Abstract:
Objective To construct machine learning (ML) model for predicting early neurological deterioration (END) after intravenous thrombolysis (IVT) in patients with acute ischemic stroke (AIS), and to analyze risk factors of END using Shapley additive explanations (SHAP).
Methods A total of 97 AIS patients who received IVT were enrolled. Patients were divided into END group (18 cases) and non-END group (79 cases) based on whether they experienced END within 24 hours post-IVT. All patients were randomly divided into training set (n=68) and validation set (n=29) at ratio of 7 to 3. Univariate and least absolute shrinkage and selection operator (LASSO) analyses were performed to screen important feature variables associated with END from clinical data. Six ML algorithms, including random forest, light gradient boosting machine, decision tree, support vector machine, k-nearest neighbors and extreme gradient boosting, were employed to construct predictive models. Receiver operating characteristic (ROC) curves, calibration curves and clinical decision curve analysis (DCA) were used to evaluate the performance of each ML model. The SHAP method was introduced to interpret the optimal ML model.
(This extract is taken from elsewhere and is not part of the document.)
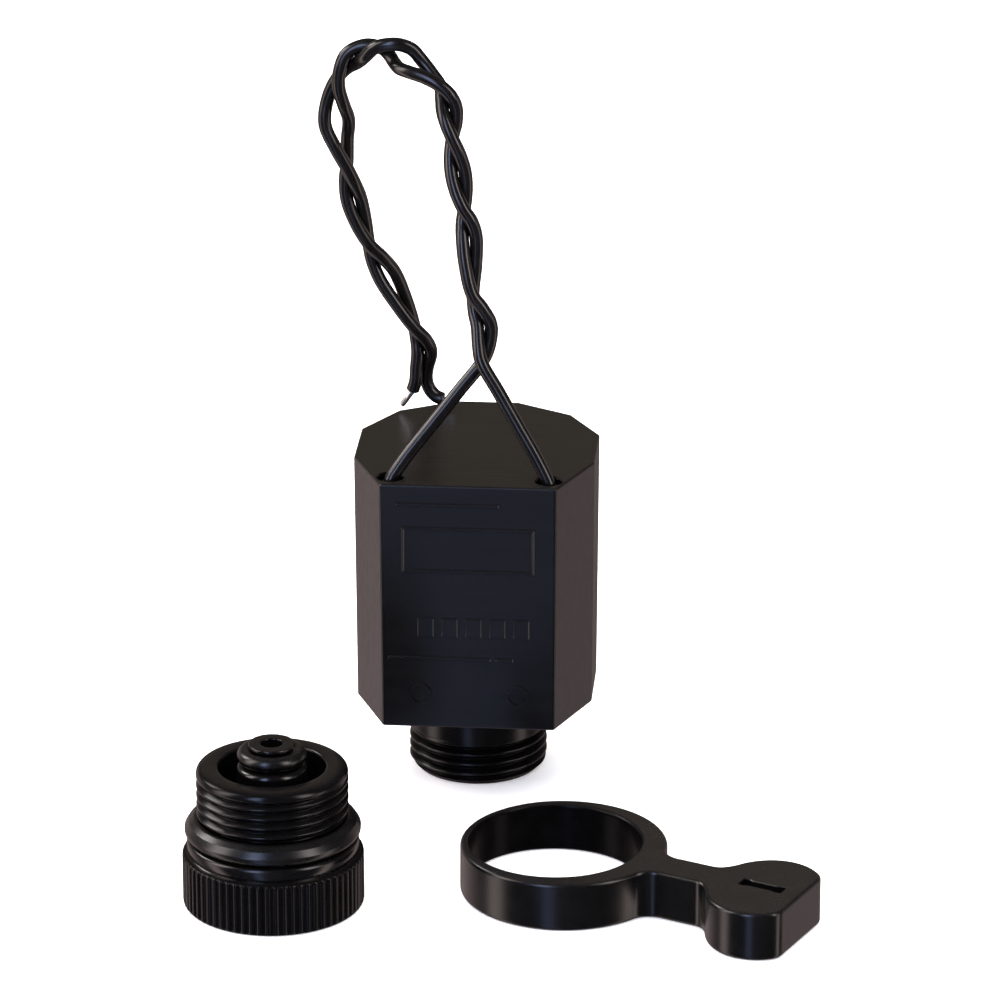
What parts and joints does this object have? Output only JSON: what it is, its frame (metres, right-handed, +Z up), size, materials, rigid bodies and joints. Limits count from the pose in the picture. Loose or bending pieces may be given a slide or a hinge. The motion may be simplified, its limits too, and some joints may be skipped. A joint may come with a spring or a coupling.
{
  "type": "solenoid valve",
  "caption": "Encapsulated solenoid pilot with a threaded neck, sprung plunger and twisted leads, shown with its loose thread adapter and ring-shaped manual bleed lever.",
  "frame": {"origin": "on the axis of the solenoid neck, at the flat surface that the three loose pieces stand on", "axes": "+Z up along the neck and plunger axis; -Y out of the wide front flat of the housing; +X to the right seen from the front"},
  "size_m": [0.0882, 0.0826, 0.1088],
  "materials": {
    "housing_plastic": "fine moulded satin black",
    "former_plastic": "satin black glass-filled",
    "adapter_plastic": "satin black",
    "lever_plastic": "satin black",
    "copper": "enamelled copper wire",
    "coil_tape": "polyester tape",
    "tinned_brass": "tinned",
    "tinned_copper": "tinned strands",
    "plated_steel": "zinc plated",
    "stainless_steel": "turned stainless",
    "seal_rubber": "moulded nitrile",
    "lead_pvc": "glossy black PVC"
  },
  "bodies": {
    "solenoid": {"housing": "housing_plastic", "base_plate": "housing_plastic", "coil_former": "former_plastic", "coil_winding": "copper", "coil_tape": "coil_tape", "terminal_pin_left": "tinned_brass", "terminal_pin_right": "tinned_brass", "yoke_bracket": "plated_steel", "yoke_plate": "plated_steel", "fixed_core": "stainless_steel", "shading_ring": "copper", "core_washer": "plated_steel", "guide_tube": "stainless_steel", "plunger_retainer": "adapter_plastic", "return_spring": "stainless_steel", "lead_wire_left": "lead_pvc", "lead_wire_right": "lead_pvc", "lead_gland_left": "seal_rubber", "lead_gland_right": "seal_rubber", "lead_tip_left": "tinned_copper", "lead_tip_right": "tinned_copper"},
    "plunger": {"plunger": "stainless_steel", "plunger_seal": "seal_rubber"},
    "adapter": {"adapter_body": "adapter_plastic", "adapter_flange_oring": "seal_rubber", "adapter_nozzle_oring": "seal_rubber", "adapter_gasket": "seal_rubber", "adapter_seat": "stainless_steel"},
    "lever": {"bleed_lever": "lever_plastic"}
  },
  "joints": [
    {"name": "plunger_slide", "type": "slide", "parent": "solenoid", "child": "plunger", "axis": [0, 0, 1], "range_m": [0, 0.0022], "stiffness_N_per_m": 120, "springref_m": -0.004, "deforming": ["return_spring"]},
    {"name": "adapter_lift", "type": "slide", "parent": "solenoid", "child": "adapter", "axis": [0, 0, 1], "range_m": [0, 0.06]},
    {"name": "lever_lift", "type": "slide", "parent": "solenoid", "child": "lever", "axis": [0, 0, 1], "range_m": [0, 0.06]}
  ]
}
Results Among the six ML algorithm models, the random forest model was identified as best predictive model. In the training set, it achieved area under the curve (AUC) of 0.909, with specificity, precision, recall and F1 score being 0.873, 0.856, 0.910 and 0.825, respectively. In the validation set, its AUC was 0.915, with corresponding values of 0.824, 0.800, 0.945 and 0.834. Calibration curves and DCA demonstrated that the random forest model had higher prediction accuracy and clinical net benefit. SHAP variable importance plots revealed that the top six contributing imaging factors to END were large-area cerebral infarction, pre-thrombolysis National Institutes of Health Stroke Scale (NIHSS) score, door-to-needle time (DNT), history of atrial fibrillation, white blood cell (WBC) levels and history of diabetes.
Conclusion ML models can effectively predict the risk of END in IVT patients, with the random forest model demonstrating the best predictive performance. Combining SHAP for model visualization interpretation aids clinicians in understanding the contribution of each feature variable to the prediction results, thereby facilitating targeted preventive treatment strategies.